Friday, September 18, 2015

The tough stuff

I just realized it's been a significant amount of time since I've posted. Not that residency is boring - quite the contrary - I just haven't felt the energy to de-sensitize information enough to let you all in. Until I realized I'm depriving you of the tough stuff, the God stuff, the everyday stuff. 

So if you're not in for a pretty long and somewhat depressing post involving lots of talk about dying and death, you may want to turn around now. But if you're up for it, let me show you how God is working in my life and the life of those around me.
I'm not sure if we've been experiencing more death than usual in our little world at the Children's Hospital, or if I'm just more aware of it since the death of my Mama. It seems like everywhere I've turned the last few months we've had to say goodbye to another innocent fighter gone too soon. And maybe it's just that I've been at children's long enough to know the regulars - The kids that fight harder than anyone you've ever met - taking countless breathing treatments today and praying for one more breath, filling their veins with poisonous chemicals and throwing their guts up, fighting rare diseases that even we as doctors don't understand.. But ultimately, they're healing always comes. When it's an earthly healing we rejoice with happy tears, ringing bells, celebrating with cakes and cookies and huge high fives, and watching these kids grow into adults with children of their own. 

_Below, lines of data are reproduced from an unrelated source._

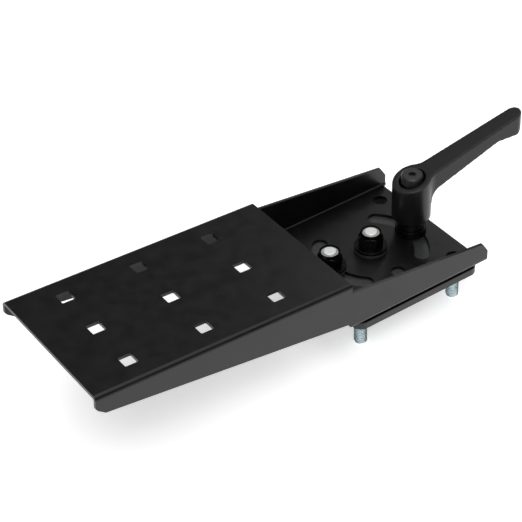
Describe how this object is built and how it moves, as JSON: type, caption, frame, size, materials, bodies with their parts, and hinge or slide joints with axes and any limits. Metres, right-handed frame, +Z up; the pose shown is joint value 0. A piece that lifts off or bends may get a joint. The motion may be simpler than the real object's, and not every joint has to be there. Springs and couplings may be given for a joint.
{
  "type": "swivel arm mounting bracket",
  "caption": "Formed steel carrier plate with square holes on a swivel tray, turning on a studded base plate and clamped by an adjustable lever.",
  "frame": {"origin": "on the swivel axis, at the underside of the base plate, which is the centre of the square of mounting screws", "axes": "+X along the arm towards the lever end, the sloped carrier plate reaching out towards -X; +Y across the arm; +Z up, away from the surface the base is bolted to"},
  "size_m": [0.3297, 0.1, 0.0934],
  "materials": {
    "arm_coat": "semi-matt black powder coat with a fine texture",
    "base_coat": "semi-matt black powder coat",
    "screw_zinc": "bright zinc plated thread",
    "slide_nylon": "black nylon",
    "washer_black": "black zinc plated steel, satin",
    "nut_black": "black zinc plated steel, glossy",
    "nut_nylon": "natural nylon ring",
    "insert_black": "blackened steel",
    "lever_screw_black": "blackened steel, satin",
    "spring_steel": "spring wire",
    "lever_cast": "matt black powder-coated zinc die casting"
  },
  "bodies": {
    "base": {"base_plate": "base_coat", "mounting_screw_1": "screw_zinc", "mounting_screw_2": "screw_zinc", "mounting_screw_3": "screw_zinc", "mounting_screw_4": "screw_zinc", "pivot_stud": "screw_zinc", "guide_stud": "screw_zinc", "clamp_stud": "screw_zinc", "slip_disc": "slide_nylon", "guide_spacer": "slide_nylon", "clamp_spacer": "slide_nylon", "pivot_bush": "slide_nylon", "pivot_slip_washer": "slide_nylon", "guide_slip_washer": "slide_nylon", "pivot_steel_washer": "washer_black", "guide_steel_washer": "washer_black", "clamp_washer": "washer_black", "pivot_lock_nut": "nut_black", "guide_lock_nut": "nut_black", "pivot_nut_ring": "nut_nylon", "guide_nut_ring": "nut_nylon"},
    "arm": {"swivel_tray": "arm_coat", "top_plate": "arm_coat", "left_weld": "arm_coat", "right_weld": "arm_coat"},
    "lever": {"lever_insert": "insert_black", "lever_screw": "lever_screw_black", "lever_spring": "spring_steel"},
    "handle": {"lever_handle": "lever_cast"}
  },
  "joints": [
    {"name": "arm_swivel", "type": "hinge", "parent": "base", "child": "arm", "pos_m": [0, 0, 0.01], "axis": [0, 0, 1], "range_deg": [-45, 45]},
    {"name": "clamp_turn", "type": "hinge", "parent": "base", "child": "lever", "pos_m": [0.0312, 0, 0.02], "axis": [0, 0, 1], "continuous": true},
    {"name": "handle_lift", "type": "slide", "parent": "lever", "child": "handle", "axis": [0, 0, 1], "range_m": [0, 0.004], "stiffness_N_per_m": 900, "springref_m": -0.003, "deforming": ["lever_spring"]}
  ]
}
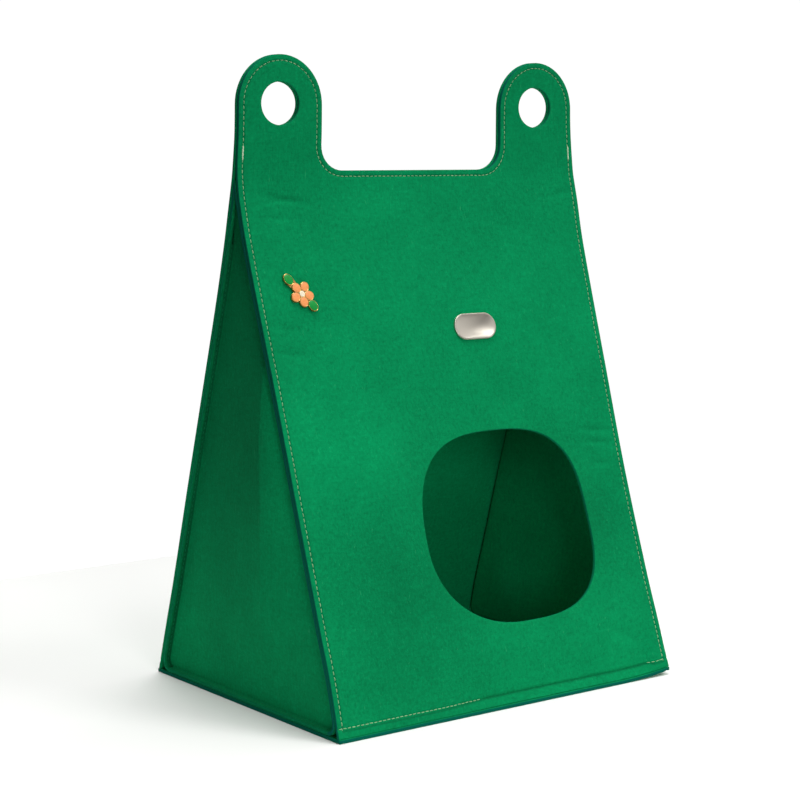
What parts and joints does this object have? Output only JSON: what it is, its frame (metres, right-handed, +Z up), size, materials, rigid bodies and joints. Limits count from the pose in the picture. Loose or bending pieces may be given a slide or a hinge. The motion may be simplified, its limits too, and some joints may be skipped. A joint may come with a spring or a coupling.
{
  "type": "cat cave",
  "caption": "Tent-shaped felt cat cave with a rounded entrance, ear-like hanging loops with punched holes, side gussets and a flat felt bottom",
  "frame": {"origin": "on the floor, under the middle of the felt bottom", "axes": "+X to the right as seen by someone facing the entrance, -Y out through the entrance, +Z up"},
  "size_m": [0.4012, 0.314, 0.6031],
  "materials": {
    "green_felt": "matt needle-punched polyester felt, emerald green",
    "satin_plate": "satin plated die-cast zinc",
    "gilt_metal": "polished gilt plating",
    "cream_enamel": "glossy soft enamel",
    "orange_enamel": "glossy soft enamel",
    "green_enamel": "glossy soft enamel"
  },
  "bodies": {
    "root": {"base_panel": "green_felt", "front_panel": "green_felt", "rear_panel": "green_felt", "left_gusset": "green_felt", "right_gusset": "green_felt", "oval_plate": "satin_plate", "pin_back": "gilt_metal", "pin_heart": "cream_enamel", "pin_petal_1": "orange_enamel", "pin_petal_2": "orange_enamel", "pin_petal_3": "orange_enamel", "pin_petal_4": "orange_enamel", "pin_petal_5": "orange_enamel", "pin_leaf_1": "green_enamel", "pin_leaf_2": "green_enamel"}
  },
  "joints": []
}
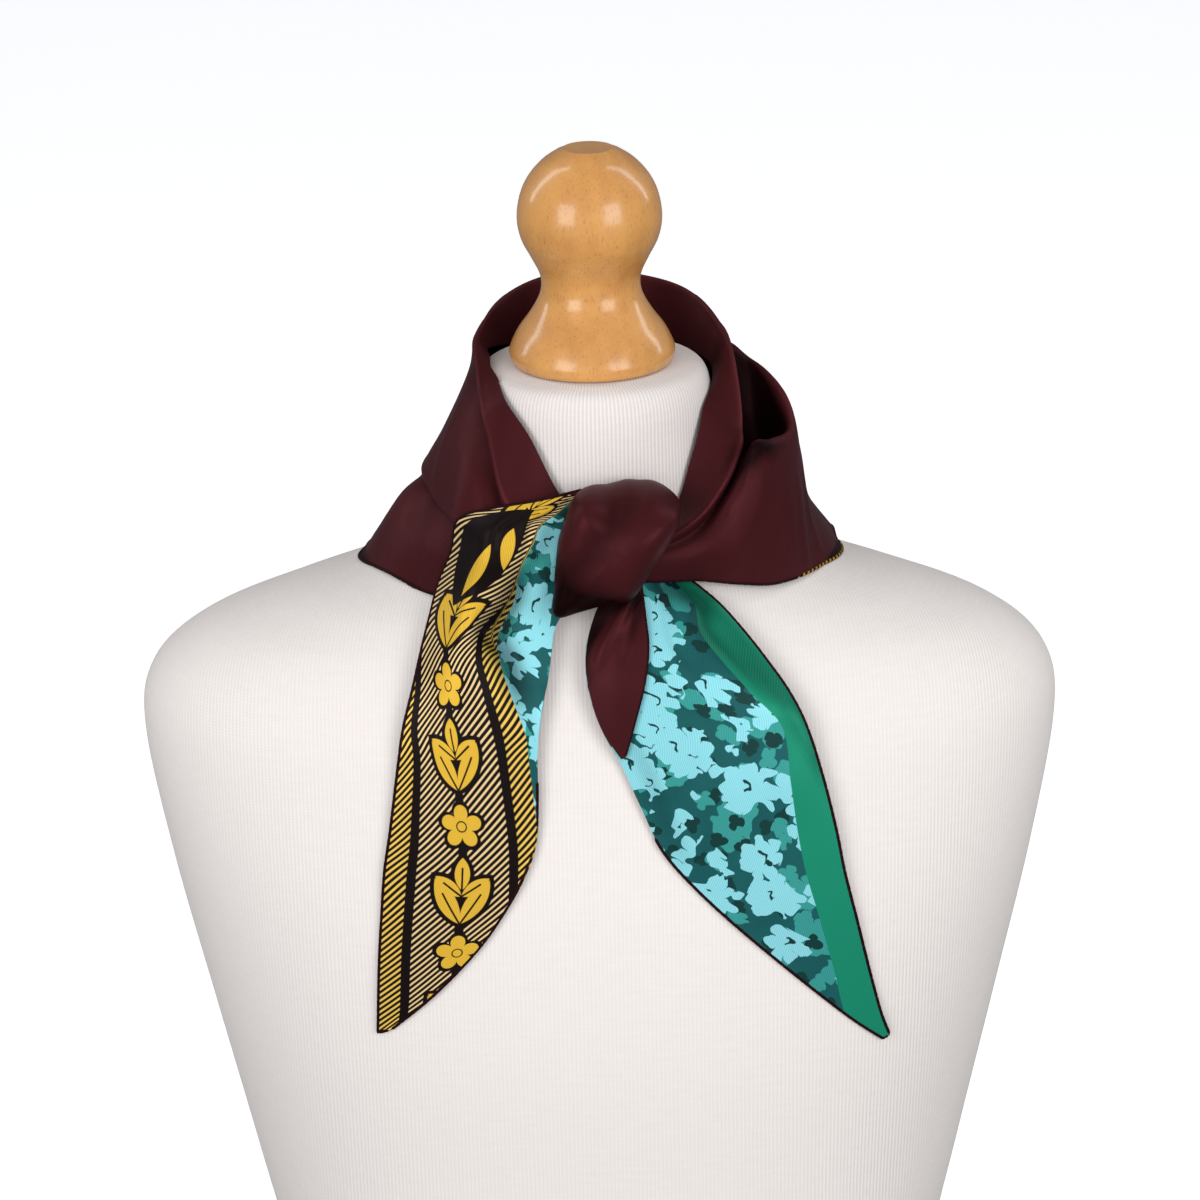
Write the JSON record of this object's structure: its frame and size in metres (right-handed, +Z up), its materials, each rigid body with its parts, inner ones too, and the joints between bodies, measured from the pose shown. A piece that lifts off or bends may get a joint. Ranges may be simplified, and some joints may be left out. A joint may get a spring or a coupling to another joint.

Sometimes, against all odds, they truly win. But the truth is – God always does. There's so much healing that we can't say. When we struggle on earth and sob that we lost another baby, when we cry with parents or hold it together until we get to the dark corners in the back storage rooms and let it all fall apart, God wins. These babies don't struggle anymore. There are no more medicines. There are no more gasps for air. there are no more tumors. There are no more questions… Only God's answer. God's answer but he will always provide for our babies. God's answer that they were his first and I will be his forever. Gods hope and provision that we will see them again in their whole, healthy, happy states.

And in the in between times, while they struggle they teach us so much. I can't lie and say I haven't questioned why someone with a whole life ahead of them has to go to heaven before they learn to ride a bicycle, or even write their name.  But the truth is, for those of us who are believers, we know we are only here for a purpose. The purpose that some children can have in the light they can shine in just a few days is absolutely astonishing. The grown men and women who are brought to their knees to worship our Father, cry out to him, many for the first time in their lives because of the daily miracles in our baby's struggles. What a blessing to be there for the good days… But even more what a blessing to be there for the bad. You see, sometimes the things you can't change and up changing you. I know every day another kiddo shows more resilient than I'll ever had in my entire life. They are the winners. They are God's army. They are the hands and feet, the light. They minister without asking, without abandon, without question. They do it because it's all they know to do. Let us all be like the little children. Let us find grace in our struggles. Let us hold each other up instead of tear each other down. In a world filled with so much uncertainty, it is my daily hope and expectation that all the children I've come to love will meet me at Heaven's Gate. I absolutely cannot wait for the reunion.